Pernahkah Tuhan Dinafikan?

Selama ini sejarah filsafat dan teologi tidak penah menyaksikan ateis membawakan argumentasi ketiadaan Tuhan, puncak usaha mereka berhenti pada sesungguhnya tidak ada satu alasanun yang mampu membuktikan keberadaan-Nya. Namun ateis kontemporer semakin cerdik dan mulai berani secara ilmiah melecehkan orang-orang beragama keTuhanan.

Secara logis keyakinan adanya Tuhan adalah kebodohan berganda. Karena Tuhan adalah Yang maha mampu, tahu dan cinta kebaikan, dan sebagai konsekwensi logis maka keberadaan Tuhan semacam ini melarang adanya keburukan atau kejelekan di alam semesta. Oleh karena kejelekan itu ada maka Tuhan tersebut tidak ada.

Sebagaimana juga diyakini oleh Plato, kejelakan adalah tiada, karena ada dari sisi keadaannya dan dalam kapasitas dirinya sama dengan kebaikan (atau keindahan). Oleh karena itulah secara implisit dapat dimengerti kesalahan aliran penduaan (meyakini adanya dua Tuhan baik dan buruk), Majusi dan semisalnya, karena tiada tidak menuntut sumber (pencipta). Dengan demikian jelas bahwa silogisme di atas tidak benar mengingat salah satu dari premisnya [kejelekan itu ada] tidak benar.

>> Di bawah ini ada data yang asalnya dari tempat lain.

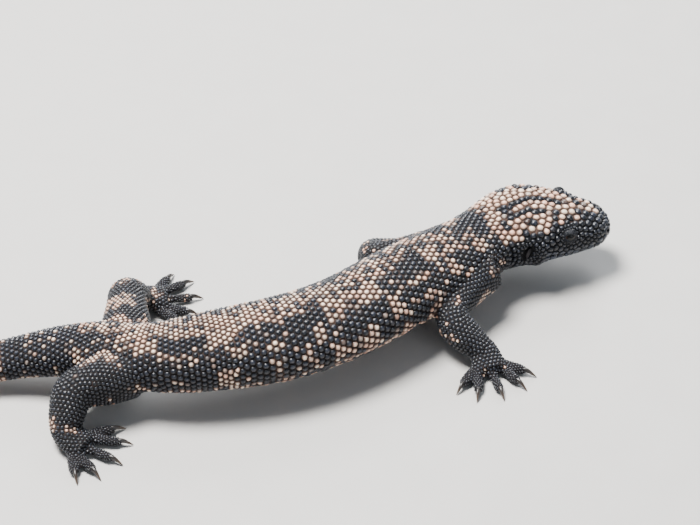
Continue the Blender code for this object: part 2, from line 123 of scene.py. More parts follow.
class Line:
    """A smooth line through points, read by the length along it."""

    def __init__(self, points: Array, ease: float = 0.0) -> None:
        """Fit the line.

        Args:
            points: corners that the line passes or eases round.
            ease: window over which its bends are evened out, twice.
        """
        points = np.asarray(points, float) - ORIGIN
        chords = np.r_[0, np.cumsum(np.linalg.norm(np.diff(points, axis=0), axis=1))]
        self.points = smooth(np.linspace(0, chords[-1], 40 * len(points)), chords, points)
        if ease > 0:
            self.points = self.eased(self.eased(self.points, ease), ease)
        self.lengths = np.r_[0, np.cumsum(np.linalg.norm(np.diff(self.points, axis=0), axis=1))]
        self.long = float(self.lengths[-1])

    @staticmethod
    def eased(points: Array, window: float) -> Array:
        """Each point moved to the mean of its neighbours in a window that shrinks at the ends."""
        count = len(points)
        step = np.linalg.norm(np.diff(points, axis=0), axis=1).mean()
        index = np.arange(count)
        half = np.minimum(np.minimum(index, count - 1 - index), round(window / step / 2))
        total = np.vstack((np.zeros(3), np.cumsum(points, axis=0)))
        return (total[index + half + 1] - total[index - half]) / (2 * half + 1)[:, None]

    def place(self, at: Array) -> Array:
        """The points at lengths along the line."""
        return np.stack([np.interp(at, self.lengths, self.points[:, k]) for k in range(3)], axis=-1)

    def frames(self, at: Array) -> tuple[Array, Array, Array, Array]:
        """Middle, direction of growing length, level left side and up, at lengths along the line."""
        at = np.asarray(at, float)
        along = self.place(at + 0.5) - self.place(at - 0.5)
        along = np.where((at < 1.0)[..., None], self.place(2.0) - self.place(0.0), along)
        along = unit(along)
        left = unit(np.cross((0.0, 0.0, 1.0), -along))
        return self.place(at), along, left, np.cross(-along, left)


def filleted(corners: Array, rounds: tuple[float, float], steps: int = 9) -> Array:
    """A bent line with each inner corner replaced by a circle's arc that touches both its sides.

    Args:
        corners: the bent line's points.
        rounds: radius for each inner corner.
        steps: points on an arc.

    Returns:
        The points of the rounded line.
    """
    corners = [np.asarray(c, float) for c in corners]
    line = [corners[0]]
    for before, corner, after, radius in zip(corners, corners[1:], corners[2:], rounds):
        back, ahead = unit(before - corner), unit(after - corner)
        half = 0.5 * math.acos(np.clip(back @ ahead, -1, 1))
        reach = min(radius / math.tan(half), 0.62 * np.linalg.norm(after - corner))
        middle = corner + unit(back + ahead) * reach / math.cos(half)
        start, end = corner + back * reach - middle, corner + ahead * reach - middle
        turn = math.pi - 2 * half
        t = np.linspace(0, 1, steps)[:, None]
        line.extend(middle + (np.sin((1 - t) * turn) * start + np.sin(t * turn) * end) / math.sin(turn))
    line.append(corners[-1])
    return np.array(line)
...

Kendatipun demikian, masih ada tanda tanya besar, berkenaan dengan kejelekan relatif yang acapkali kita rasakan di dunia ini. Memang benar kejelekan esensial sama dengan ketiadaan, akan tetapi bukan kejelekan relatif. Seringkali kita saksikan eksistensi tertentu menyebabkan ketiadaan bagi orang lain, artinya mencegah keberadaan atau kesempurnaan yang semestinya bisa dia dapatkan. Kenapa Tuhan tidak menciptakan alam kebaikan murni dan murni keindahan sehingga tidak terjadi benturan dalam mencapai kesempurnaan? Bukankah Dia maha tahu, mampu dan cinta kebaikan?

Murid tersohor Plato pernah menyinggung solusi pertanyaan diatas yang mungkin bisa kita katakan sebagai lanjutan penyempurna jawaban gurunya mengenai kejelekan. Aristoteles menjelaskan bahwa dalam perspektif rasional setiap fenomena tidak keluar dari lima kemungkinan; baik murni, kebaikan mendominasi kejelekannya, kebaikannya sejajar dengan kejelekannya, kejelekan mendominasi kebaikannya, dan yang terakhir adalah keburukan murni.

Gabungan premis ini dengan premis diatas membentuk silogisme du pourquoi (burhan limmy) sebagai berikut. Apabila Tuhan maha tahu, mampu dan bijak niscaya tidak akan menciptakan fenomena yang jelek murni ataupun yang kejelekannya mendominasi kebaikannya. Karena adalah buruk mendahulukan sesuatu dari sesuatu lain yang semestinya di dahulukan, dan Yang bijak tidak bertindak buruk. Begitupula tidak akan mengadakan fenomena yang kebaikannya sama dengan kejelekannya. Karena adalah buruk mendahulukan sesuatu tanpa alasan. Oleh karenanya segala eksistensi di alam ada -perspektif filosofis ontologis- tidak keluar dari dua kemungkinan, baik murni dan yang kebaikannya dominan daripada kejelekannya, dan mengadakan kedua hal itu adalah bijak.

Kebijakan Tuhan mengharuskan-Nya untuk mengadakan dua hal tersebut, dan sudah Dia lakukan. Alam baik murni adalah alam non materi metafisik, disanalah kesempurnaan murni berada sehingga tidak terjadi benturan seperti tersebut diatas. Sedangkan alam materi tidak terlepas dari kejelekan, di sana kebaikan dan keburukan bercampur dan berbenturan. Alam materi minus kejelekan adalah imposible terjadi, maka menuntut Tuhan untuk mengadakan alam materi minus kejelekan adalah menuntut sesuatu yang mustahil. Tidak tercipta bukan berarti Dia tidak mampu, melainkan tuntutan tersebut bukanlah sesutu -yang potensial untuk diadakan- sehingga apabila tidak diciptakan maka berarti kekuasaa-Nya terbatas. Sebagaimana anda menanyakan apakah Tuhan mampu menciptakan sekutu-Nya. Lebih lanjut bahwa tidak mencipta bukan berarti tidak mampu, sebagaimana tidak berbohong bukan berarti tidak kuasa, karena kawasan kuasa lebih luas dari kawasan pengadaan.